SCOTLAND’S most senior law officer, the Lord Advocate, has won his legal battle to go before the Supreme Court in London next month and argue “strongly” that the Scottish Parliament must give its consent before Article 50 can be invoked by the UK Government.

James Wolffe QC will state that Theresa May’s Government simply starting Brexit via Article 50 would “circumvent the requirement for the UK and Scottish Parliaments to address whether, under existing constitutional conventions the consent of the Scottish Parliament should be sought for those changes”.

Under those “constitutional conventions”, the Scottish Government maintains that legislative consent by the Holyrood Parliament is required for actions such as Article 50 being invoked – it is generally recognised that the Scottish Parliament would vote heavily against Article 50, potentially throwing the UK Government’s whole approach to Brexit into even more chaos.

The Supreme Court yesterday granted permission for the Scottish and Welsh Governments to intervene in the Article 50 case brought by businesswoman Gina Miller and others. It was their successful challenge to the prime minister’s plans for triggering Article 50 using the Royal Prerogative instead of a vote in Parliament which the UK Government is appealing against.

A senior Scottish Government source confirmed last night that the Lord Advocate would “strongly make the case on a legal basis” that Holyrood “must have a say” on Article 50.

In another development, the Lord Advocate will argue that triggering Article 50 in the way that Prime Minister May wants would be a breach of the 1707 Act of Union itself.

Article XVIII of the Treaty of Union states that “no alteration be made in laws which concern private right, except for the evident utility of the subjects within Scotland”.

It is likely that the exact nature of “private right” and “evident utility” will be considered by the 11-judge Supreme Court when it hears the case over four days early next month.

The Lord Advocate will also argue that triggering Article 50 using the Royal Prerogative is unlawful because it would “result in a fundamental alteration of the constitutional arrangements of the United Kingdom, including the constitutional arrangements applicable to Scotland, by removing it from the EU and by effecting a significant change in the current devolution settlement”.

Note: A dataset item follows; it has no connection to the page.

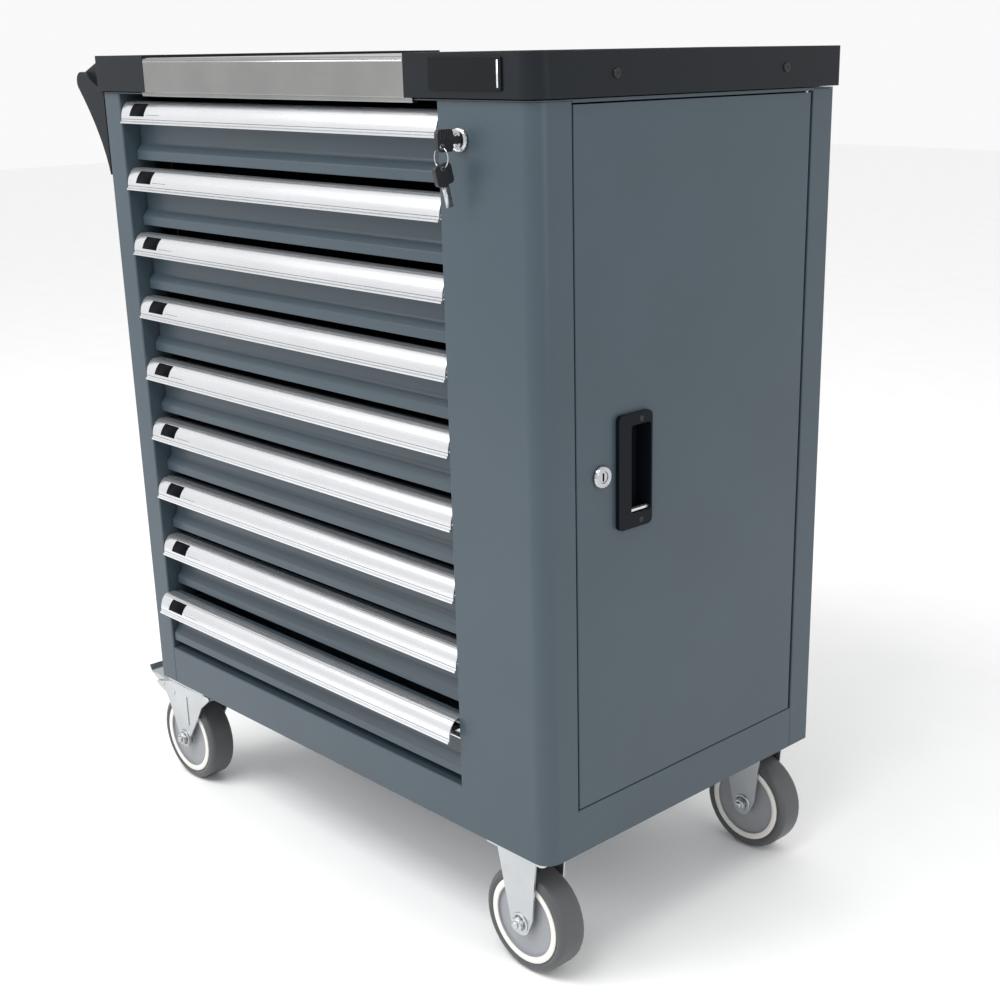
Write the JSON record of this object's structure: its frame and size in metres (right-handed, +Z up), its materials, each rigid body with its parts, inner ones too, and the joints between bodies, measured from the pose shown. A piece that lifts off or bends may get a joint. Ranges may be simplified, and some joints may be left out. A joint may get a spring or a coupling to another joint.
{
  "type": "rolling tool chest",
  "caption": "Steel tool cabinet on casters with a column of drawers, a side locker door, a stainless worktop between plastic end caps and a push handle.",
  "frame": {"origin": "on the floor, under the middle of the bounding box", "axes": "+Z up; the drawers open towards -Y, the locker door is on the +X side and the push handle on the -X side"},
  "size_m": [0.8514, 0.4993, 0.9892],
  "materials": {
    "powder_coat": "semi-gloss powder coat, blue grey",
    "stainless": "brushed stainless",
    "bright_aluminium": "bright anodised, fine brushed",
    "zinc_plate": "bright zinc plated",
    "galvanised": "galvanised slide steel",
    "black_plastic": "fine textured, satin",
    "key_plastic": "satin",
    "chrome": "polished",
    "chipboard": "raw chipboard",
    "wheel_plastic": "satin",
    "tyre_rubber": "matt grey thermoplastic rubber"
  },
  "bodies": {
    "cabinet": {"left_side_panel": "powder_coat", "front_right_column": "powder_coat", "back_panel": "powder_coat", "base_pan": "powder_coat", "roof_panel": "powder_coat", "centre_partition": "powder_coat", "left_slide_rack": "galvanised", "right_slide_rack": "galvanised", "worktop_sheet": "stainless", "worktop_board": "chipboard", "right_end_cap": "black_plastic", "left_end_cap": "black_plastic", "push_handle_grip": "black_plastic", "door_upper_pin": "zinc_plate", "door_lower_pin": "zinc_plate", "front_lock_barrel": "chrome", "rigid_front_bracket": "zinc_plate", "rigid_rear_bracket": "zinc_plate", "swivel_front_plate": "zinc_plate", "swivel_rear_plate": "zinc_plate"},
    "drawer_1": {"drawer_1_tray": "powder_coat", "drawer_1_pull": "bright_aluminium"},
    "drawer_2": {"drawer_2_tray": "powder_coat", "drawer_2_pull": "bright_aluminium"},
    "drawer_3": {"drawer_3_tray": "powder_coat", "drawer_3_pull": "bright_aluminium"},
    "drawer_4": {"drawer_4_tray": "powder_coat", "drawer_4_pull": "bright_aluminium"},
    "drawer_5": {"drawer_5_tray": "powder_coat", "drawer_5_pull": "bright_aluminium"},
    "drawer_6": {"drawer_6_tray": "powder_coat", "drawer_6_pull": "bright_aluminium"},
    "drawer_7": {"drawer_7_tray": "powder_coat", "drawer_7_pull": "bright_aluminium"},
    "drawer_8": {"drawer_8_tray": "powder_coat", "drawer_8_pull": "bright_aluminium"},
    "drawer_9": {"drawer_9_tray": "powder_coat", "drawer_9_pull": "bright_aluminium"},
    "door": {"side_door": "powder_coat", "door_pull_cup": "black_plastic", "door_lock_barrel": "chrome"},
    "door_lock": {"door_lock_plug": "chrome"},
    "front_lock": {"front_lock_plug": "chrome", "front_key": "key_plastic"},
    "key_bunch": {"key_ring": "chrome", "spare_key": "key_plastic"},
    "drawer_lock_bar": {"lock_bar": "galvanised"},
    "rigid_front_wheel": {"rigid_front_hub": "wheel_plastic", "rigid_front_tyre": "tyre_rubber"},
    "rigid_rear_wheel": {"rigid_rear_hub": "wheel_plastic", "rigid_rear_tyre": "tyre_rubber"},
    "swivel_front": {"swivel_front_fork": "zinc_plate"},
    "swivel_front_wheel": {"swivel_front_hub": "wheel_plastic", "swivel_front_tyre": "tyre_rubber"},
    "swivel_front_brake": {"swivel_front_pedal": "zinc_plate"},
    "swivel_rear": {"swivel_rear_fork": "zinc_plate"},
    "swivel_rear_wheel": {"swivel_rear_hub": "wheel_plastic", "swivel_rear_tyre": "tyre_rubber"},
    "swivel_rear_brake": {"swivel_rear_pedal": "zinc_plate"}
  },
  "joints": [
    {"name": "drawer_1_slide", "type": "slide", "parent": "cabinet", "child": "drawer_1", "axis": [0, -1, 0], "range_m": [0, 0.35]},
    {"name": "drawer_2_slide", "type": "slide", "parent": "cabinet", "child": "drawer_2", "axis": [0, -1, 0], "range_m": [0, 0.35]},
    {"name": "drawer_3_slide", "type": "slide", "parent": "cabinet", "child": "drawer_3", "axis": [0, -1, 0], "range_m": [0, 0.35]},
    {"name": "drawer_4_slide", "type": "slide", "parent": "cabinet", "child": "drawer_4", "axis": [0, -1, 0], "range_m": [0, 0.35]},
    {"name": "drawer_5_slide", "type": "slide", "parent": "cabinet", "child": "drawer_5", "axis": [0, -1, 0], "range_m": [0, 0.35]},
    {"name": "drawer_6_slide", "type": "slide", "parent": "cabinet", "child": "drawer_6", "axis": [0, -1, 0], "range_m": [0, 0.35]},
    {"name": "drawer_7_slide", "type": "slide", "parent": "cabinet", "child": "drawer_7", "axis": [0, -1, 0], "range_m": [0, 0.35]},
    {"name": "drawer_8_slide", "type": "slide", "parent": "cabinet", "child": "drawer_8", "axis": [0, -1, 0], "range_m": [0, 0.35]},
    {"name": "drawer_9_slide", "type": "slide", "parent": "cabinet", "child": "drawer_9", "axis": [0, -1, 0], "range_m": [-0.0135, 0.3365]},
    {"name": "side_door_hinge", "type": "hinge", "parent": "cabinet", "child": "door", "pos_m": [0.41424, 0.20242, 0.575], "axis": [0, 0, 1], "range_deg": [0, 100]},
    {"name": "door_lock_turn", "type": "hinge", "parent": "door", "child": "door_lock", "pos_m": [0.41924, -0.12898, 0.575], "axis": [1, 0, 0], "range_deg": [0, 90]},
    {"name": "front_lock_turn", "type": "hinge", "parent": "cabinet", "child": "front_lock", "pos_m": [0.31444, -0.21369, 0.909], "axis": [0, 1, 0], "range_deg": [0, 90]},
    {"name": "lock_bar_lift", "type": "slide", "parent": "cabinet", "child": "drawer_lock_bar", "axis": [0, 0, 1], "range_m": [0, 0.012]},
    {"name": "key_bunch_swing", "type": "hinge", "parent": "front_lock", "child": "key_bunch", "pos_m": [0.31444, -0.23819, 0.9034], "axis": [0, 1, 0], "range_deg": [-25, 25]},
    {"name": "rigid_front_roll", "type": "hinge", "parent": "cabinet", "child": "rigid_front_wheel", "pos_m": [0.36324, -0.18069, 0.0625], "axis": [0, 1, 0], "continuous": true},
    {"name": "rigid_rear_roll", "type": "hinge", "parent": "cabinet", "child": "rigid_rear_wheel", "pos_m": [0.36324, 0.21332, 0.0625], "axis": [0, 1, 0], "continuous": true},
    {"name": "swivel_front_turn", "type": "hinge", "parent": "cabinet", "child": "swivel_front", "pos_m": [-0.30475, -0.18069, 0.14], "axis": [0, 0, 1], "continuous": true},
    {"name": "swivel_front_roll", "type": "hinge", "parent": "swivel_front", "child": "swivel_front_wheel", "pos_m": [-0.33276, -0.18069, 0.0625], "axis": [0, 1, 0], "continuous": true},
    {"name": "brake_front_press", "type": "hinge", "parent": "swivel_front", "child": "swivel_front_brake", "pos_m": [-0.35675, -0.18069, 0.132], "axis": [0, 1, 0], "range_deg": [-12, 0]},
    {"name": "swivel_rear_turn", "type": "hinge", "parent": "cabinet", "child": "swivel_rear", "pos_m": [-0.30475, 0.21332, 0.14], "axis": [0, 0, 1], "continuous": true},
    {"name": "swivel_rear_roll", "type": "hinge", "parent": "swivel_rear", "child": "swivel_rear_wheel", "pos_m": [-0.33276, 0.21332, 0.0625], "axis": [0, 1, 0], "continuous": true},
    {"name": "brake_rear_press", "type": "hinge", "parent": "swivel_rear", "child": "swivel_rear_brake", "pos_m": [-0.35675, 0.21332, 0.132], "axis": [0, 1, 0], "range_deg": [-12, 0]}
  ],
  "couplings": [
    {"joint": "front_lock_turn", "follows": "lock_bar_lift", "rad_per_m": 130.89}
  ]
}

Brexit would “result in the people of Scotland (including UK citizens resident in Scotland and EU citizens from other member states resident in Scotland) and Scottish businesses losing rights and freedoms which they currently enjoy” and “result in changes to the powers and functions of the Scottish Parliament and Scottish Government under existing constitutional arrangements by reason of the devolution settlement contained in the Scotland Act 1998”.

The Lord Advocate’s remarks in his submission to the Supreme Court yesterday echo what First Minister Nicola Sturgeon said earlier this month: “The Scottish Government is clear that triggering Article 50 will directly affect devolved interests and rights in Scotland.

“And triggering Article 50 will inevitably deprive Scottish people and Scottish businesses of rights and freedoms which they currently enjoy.

“It simply cannot be right that those rights can be removed by the UK Government on the say-so of a Prime Minister without parliamentary debate, scrutiny or consent.”

Two other groups, The “Expat Interveners, George Birnie and Others” and The Independent Workers’ Union of Great Britain were also given the right to intervene in the case.

In the first hearing, the High Court refused to deliberate on Act of Union 1707 submissions made by Helen Mountfield QC on the grounds that their prior decision that the Government’s actions were unlawful rendered such considerations unnecessary.

A source close to the case stated: “The very fact that they are willing to listen to the Lord Advocate put forward the Scottish Government’s submissions means that the whole devolution argument will have to be heard and considered.”

The Minister for UK Negotiations on Scotland’s Place in Europe Michael Russell said: “We welcome the decision of the Supreme Court to allow the Scottish Government to intervene in the case, however we continue to call on the UK Government to drop the appeal and to accept that Parliament has the right to determine the triggering of Article 50.

“We recognise the decision of people in England and Wales to support Brexit, but the views of people in Scotland cannot simply be brushed aside.”

Mick Antoniw, counsel general for Wales, said the Article 50 hearing raised “issues of profound importance” for the devolved nations.

He said: “This case is not about whether the UK leaves the EU or not. The people have voted for the UK to leave the EU, and the UK will leave.

“The sole legal question is whether the UK government can, as a matter of constitutional law, use the prerogative powers to give notice of withdrawal from the European Union.”

At a meeting of EU leaders in Berlin yesterday, Theresa May said: “We stand ready to trigger Article 50 by the end of March 2017 and I want to see this as a smooth process, an orderly process, working towards a solution that’s in the interests of both the UK and also in the interests of our European partners.”

A UK Government spokesman said the application to intervene by the Scottish and Welsh Governments was “a matter for the Supreme Court.”

He said: “The UK government’s position remains the same, and we will be taking strong legal arguments to court next month.”